I did not neglect the natives who treated me so well, for my French friends and my relations with Russian families were constantly increasing. Besides the numerous persons I have already mentioned, I often saw M. Dimidoff, the richest private gentleman in Russia. His father had left him a heritage of richly productive iron and quicksilver mines, and the enormous sales he made to the government kept on enlarging his fortune. His immense wealth was the cause of his obtaining in marriage Mlle. Strogonoff, a member of one of the most aristocratic and oldest families of Russia. Their union was very happy. They left only two sons, one of whom lives in Paris most of the time, and who, like his father, has a great love for pictures.

The Emperor ordered me to make a portrait of his wife. I represented her standing, wearing a court dress, and a diamond crown on her head. I do not like painting diamonds; the brush cannot render their brilliancy. Nevertheless, in taking for a background a large crimson velvet curtain, I succeeded in making the crown shine as much as possible. When I sent for the picture to finish the details at home, the Empress wanted to lend me the court dress and all the jewels belonging to it, but they were so valuable that I declined to accept the trust, which would have given me too much anxiety. I preferred to finish my painting at the palace, whither I had the picture taken back. The Empress Maria was a very handsome woman; her plumpness kept her fresh. She had a tall figure, full of dignity, and magnificent fair hair. I recollect having seen her at a great ball with her beautiful locks falling at each side of her shoulders and a diamond tiara on the top of her head. This tall and handsome woman walked majestically next to Paul, on his arm, and a striking contrast was thus presented. To all her loveliness was added a sweet character. The Empress Maria was truly the woman of the Gospel; her virtues were so universally known that she perhaps affords the only example of a woman never attacked by slander. I confess I was proud to find myself honoured with her favour, and that I set great store by the good-will she showed me on all occasions.

Our sittings took place immediately after the court dinner, so that the Emperor and his two sons, Alexander and Constantine, were habitually present. These august spectators did not annoy me in the least, especially as the Emperor, who alone could have made me feel any diffidence, was exceedingly polite to me. One day, when coffee was being served, as I was already at my easel, he brought me a cup himself, and then waited until I had drunk the coffee to take back the cup and put it away. Another time, it is true, he made me witness a rather comical scene. I was having a screen put behind the Empress in order to obtain a quiet background.
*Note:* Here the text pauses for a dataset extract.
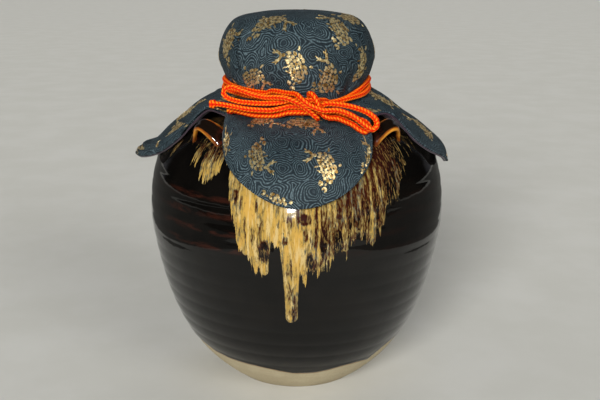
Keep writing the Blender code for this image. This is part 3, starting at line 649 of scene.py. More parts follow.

In this moment of intermission Paul began cutting up a thousand antics, exactly like a monkey, scratching the screen and pretending to climb up it. Alexander and Constantine seemed pained at their father's grotesque behaviour before a stranger, and I myself felt sorry on their account.

During one of the sittings the Empress sent for her two youngest sons, the Grand Duke Nicholas and the Grand Duke Michael. Never have I seen a finer child than the Grand Duke Nicholas, the present Emperor. I could, I believe, paint him from memory to-day, so much did I admire his enchanting face, which bore all the characteristics of Greek beauty.

I remember, too, a type of beauty of an altogether different kind – an old man. Although in Russia the Emperor is the supreme head of the church, as well as of the government and the army, the religious. power is held, under him, by the first "pope," called "the great archimandrite," who is about the same to the Russians that the Holy Father is to us. While living in St. Petersburg I had often heard of the merit and virtues of the divine occupying this post, and one day some of my acquaintances who were going to visit him, proposing to take me with them, I eagerly accepted their invitation. Never in my life had I been in the presence of such an imposing man. His figure was tall and majestic; his handsome face, whose every feature was endowed with perfect regularity, expressed at once a gentleness and a nobility difficult to describe; a long white beard, falling below the chest, added to the venerable appearance of his magnificent head. His dress was simple and dignified. He wore a long white robe, divided in front, from top to bottom, by a broad strip of black material, which made the whiteness of his beard stand out admirably. His walk, his gestures, his glance, – everything about him commanded respect from the very first. The great archimandrite was a superior man. He had a profound mind and great learning, and spoke several languages; besides, by reason of his virtues and kindness he was cherished by all who knew him. His grave vocation never prevented him from being affable and gracious toward high society. One of the Princesses Galitzin, who was very beautiful, seeing him in a garden one day, ran to throw herself on her knees before him. The old man at once picked a rose and gave it to her, accompanying it with his blessing. One of my regrets on leaving St. Petersburg was my not having done the archimandrite's portrait, for I believe no painter could ever meet with a finer model.